Never tell the exact goal in advance. The interview always consists of two parts. Before and after revealing the exact idea or problem you are trying to validate. People are always trying to help you and pinpointing too many details will influence their answers. And that’s bad for you in that phase. Don’t let it happen.
Don’t have preset questions. Preset questions are about you and not the person you are talking to. The validation interview is a conversation. A free-flow conversation between a (mostly) questioner and the person questioned. Be curious!
Look for stories. If you wanted one secret sauce from our vast library of innovation secrets, this would be it. Most of the decision-making happens on an emotional level and stories are the best representation of this emotional map. Not to mention that when done properly, stories are the best representation of truth. The truth of the customer. It doesn’t matter if it is a factual truth or just a subjective memory because this is the playing field your service or product will compete in.
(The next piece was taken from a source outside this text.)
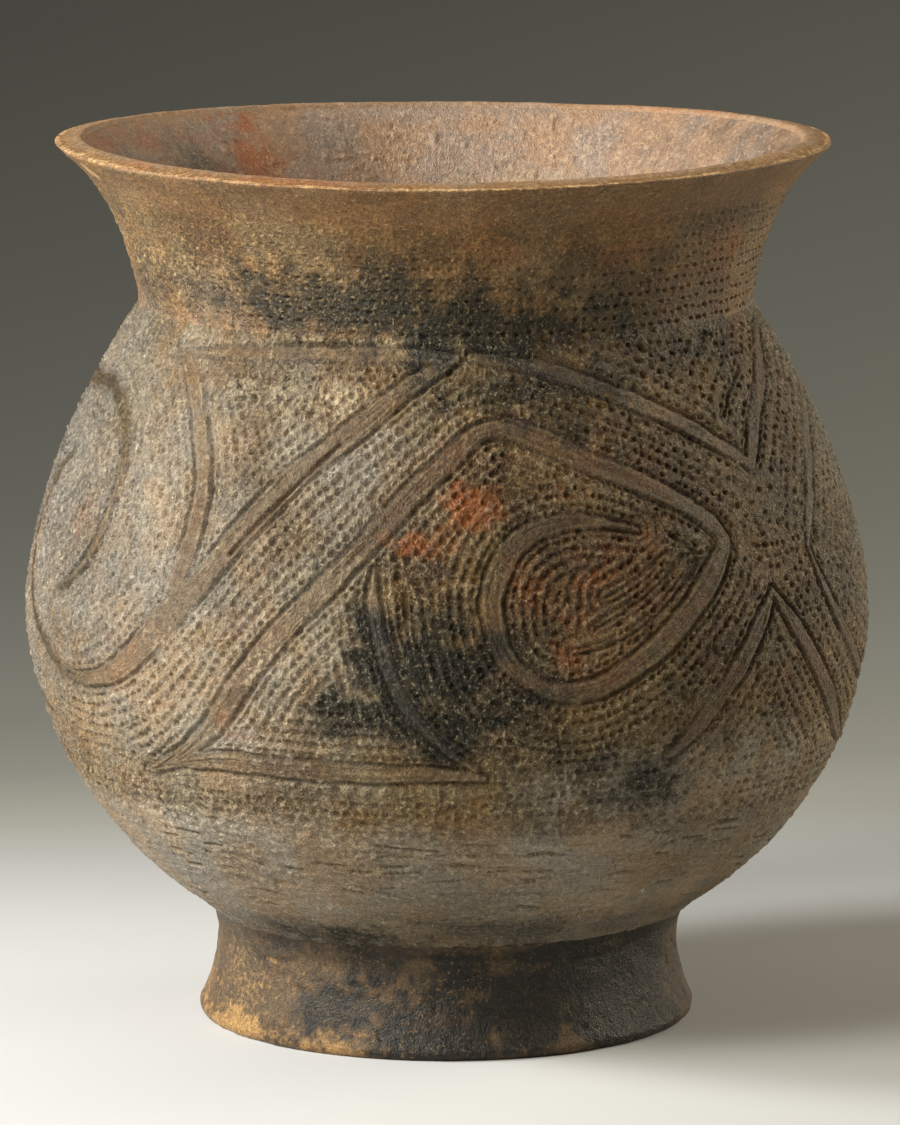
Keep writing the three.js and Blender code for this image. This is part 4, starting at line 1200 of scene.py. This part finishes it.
underside_skin = turned_skin(even_line(underside_line, inside_step)[1:])
roughened(underside_skin, 97, 1.2 * smooth_share(70 - underside_skin["run"], 0, 8)[:, None])
underside_skin["smoke"] += 0.4
underside_skin["worn"] = np.clip(0.5 * lumps(underside_skin, 3, 98), 0, 1)
underside = worked(underside_skin)
base_outer, base_inner = joint_rows["base"]
bowl_outer = rows_of(wall_outer, 0, base_outer)
bowl_inside = rows_of(wall_inner, base_inner, len(inside_line) - 1)
bowl_face = rows_between(rows_of(bowl_outer, -1, -1), rows_of(bowl_inside, 0, 0), joint_steps)
bowl_bottom = rows_of(underside, 0, len(underside["x"]) - 2)
bowl_loop = joined(bowl_bottom, bowl_outer, bowl_face, bowl_inside)
bowl_edge = len(bowl_bottom["x"]) + len(bowl_outer["x"]) - 1
base_bowl = turned_mesh(
    "base_bowl_clay", bowl_loop, [len(bowl_bottom["x"]), bowl_edge, bowl_edge + joint_steps + 1], True
)
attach(base_bowl, "root")
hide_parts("base_bowl")
base_bowl.data.materials.append(body_clay)
for name, below, above in straps:
    rows, corners = strap_rows(below, above)
    strap = turned_mesh(name + "_clay", rows, corners)
    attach(strap, "root")
    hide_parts(name)
    strap.data.materials.append(body_clay)

# Neck: the last strap but one, flared outwards by hand. It is stippled in level rows, which
# fade out upwards, and wiped smooth under the lip.
neck_clay = clay_material(
    "neck_clay",
    ((135, 107, 69), (92, 71, 43), (130, 101, 64), (178, 158, 124), (34, 32, 18), (152, 82, 34),
    (152, 128, 107)),
    0.44, 0.45, 0.0008,
)
rows, corners = strap_rows("neck", "lip")
neck = turned_mesh("neck_collar_clay", rows, corners)
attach(neck, "root")
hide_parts("neck_collar")
neck.data.materials.append(neck_clay)

# Lip: the edge of the flare, pinched level and rounded with a wet finger. A pale line along its
# outer edge is a painted highlight, and it is chipped in a few places.
lip_outer_row, lip_inner_row = joint_rows["lip"]
inner_top = inside_line[0, :2]
lip_edge = np.concatenate([
    bezier(mouth_edge, (117.0, 266.2), (116.4, 266.25), (115.4, 266.3), 12),
    bezier((115.4, 266.3), (113.5, 266.7), (111.0, 267.4), (109.5, lip_crest_height), 12)[1:],
    bezier((109.5, lip_crest_height), (108.6, lip_crest_height), (108.3, 266.9), inner_top, 16)[1:],
])
lip_skin = turned_skin(even_line(lip_edge, outside_step * 0.8))
lip_round = smooth_share(np.minimum(lip_skin["run"], lip_skin["run"][-1] - lip_skin["run"]), 0, 2)[:, None]
lip_skin["relief"] += lip_round * (0.16 * lumps(lip_skin, 14, 101) + 0.10 * lumps(lip_skin, 5, 102)
                                   + 0.05 * lumps(lip_skin, 1.6, 103))
lip_chip = patches(lip_skin, ((-68, 265, 1.2, 2, 0.8), (66, 266, 1.5, 2, 0.6), (-150, 267, 2, 2, 0.5)), 104)
lip_skin["relief"] -= 0.7 * lip_chip
lip_skin["burnish"] += 0.6
lip_skin["worn"] = np.clip(0.1 + 0.6 * lumps(lip_skin, 4, 107) + 0.4 * lumps(lip_skin, 1.3, 108), 0, 1)
crest_run = lip_skin["run"][np.argmax(lip_skin["line"][:, 1])]
# Painted highlight along the outer edge, laid in with the buff colour
painted_edge_highlight = np.exp(-(((lip_skin["run"] - 1.4) / 1.1) ** 2))[:, None]
lip_skin["buff"] = np.maximum(lip_chip, painted_edge_highlight * (0.45 + 0.35 * lumps(lip_skin, 9, 109)))
ragged_run = lip_skin["run"][:, None] + 1.5 * lumps(lip_skin, 6, 111)
lip_skin["pale"] += smooth_share(ragged_run, crest_run - 6, crest_run + 1)
lip_blushes = ((-25, 267, 14, 4, 0.5), (-52, 267, 5, 4, 0.4), (140, 267, 20, 4, 0.4))
lip_skin["blush"] = patches(lip_skin, lip_blushes, 110)
lip_top = worked(lip_skin)
lip_outer = rows_of(wall_outer, lip_outer_row, wall_rows - 1)
lip_inner = rows_of(wall_inner, 0, lip_inner_row)
lip_bottom = rows_between(rows_of(lip_inner, -1, -1), rows_of(lip_outer, 0, 0), joint_steps)
lip_loop = joined(lip_outer, rows_of(lip_top, 1, len(lip_top["x"]) - 2), lip_inner, lip_bottom)
lip_end = len(lip_outer["x"]) + len(lip_top["x"]) - 2 + len(lip_inner["x"]) - 1
lip = turned_mesh("lip_clay", lip_loop, [0, lip_end])
lip_clay = clay_material(
    "lip_clay",
    ((132, 102, 66), (98, 74, 46), (148, 114, 76), (198, 169, 136), (58, 52, 38), (154, 84, 38),
    (146, 123, 103)),
    0.46, 0.45, 0.0007,
)
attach(lip, "root")
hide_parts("lip")
lip.data.materials.append(lip_clay)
Create an emotional baseline. Evaluating the interview is based on emotional spikes against the baseline. If you jump right into it, you will have no time and no chance to establish this baseline. You will not know what was important to the interviewee and what they only said is important.
Always give them a chance to figure out the actual goal. Be prepared to lead them into a dead end. People love puzzles. Your research is a puzzle to them. They should believe that they are in the right domain and got you figured out. For this to work effectively, prepare a research goal that you can use as a distraction. By guiding the interviewee to believe in this direction you help create the baseline and steer the conversation later to the domain of your interest.
This is not a UX interview. We don’t care how current solutions are used. We are measuring if there will be a buying intent, and how strong the problem perception is. E.g. how easy it will be to create a buying trigger.
Make it short. The best validation interviews are 10-15 minutes long. Anything after that is not necessary. Remember, you are trying to figure out what the problem perception is. How important the targeted problem is. If you have to dig for 25-50 minutes, then they don’t have a burning problem - you would need to heavily invest into door opening during sales to face that depth.
Stay as long as you can. Although from the buying perspective you will not learn much more from the 15-minute mark on, you can still learn a lot about what your future solution should entail. Objections and context. And respect the time of your counterpart. If they are spending time with you and enjoy the conversation, don’t be rude and never tell them, ok, we can stop here, I had enough. Be respectful even if the interview is just another dead end.
Don’t pay or reward the interview directly. It is an influence, a significant one. People will try to help you if they get rewarded. It can become extremely hard to remove this anchor and get honest feedback. In our experience, most people are willing to help you if it takes 10 minutes max without any additional reward. Just for the joy of being part of a bigger story or in the end, learning about new innovation and drawing inspiration from it.
The interview is the reward and a great place to get serendipity working. Respect the people spending time with you by telling about the innovative idea. They might connect you with the next person to be interviewed or a potential lead, investor. Or they might become one of these.
All of the above are guidelines and not rules. You might want to change this according to your situation or based on the behavior or answers, stories of the interviewee.
The result of such interviews is that you will have an understanding of the behavioral descriptors of the perfect niche and you will start seeing patterns in how these descriptors are more representative in one demographics group than the other. Or how certain demographic qualifiers are more representative for one behavior group than another. After you have the behavior-demographics connection, and only then can you start doing desk research to try to assess the size of the potential target market or the so called TAM.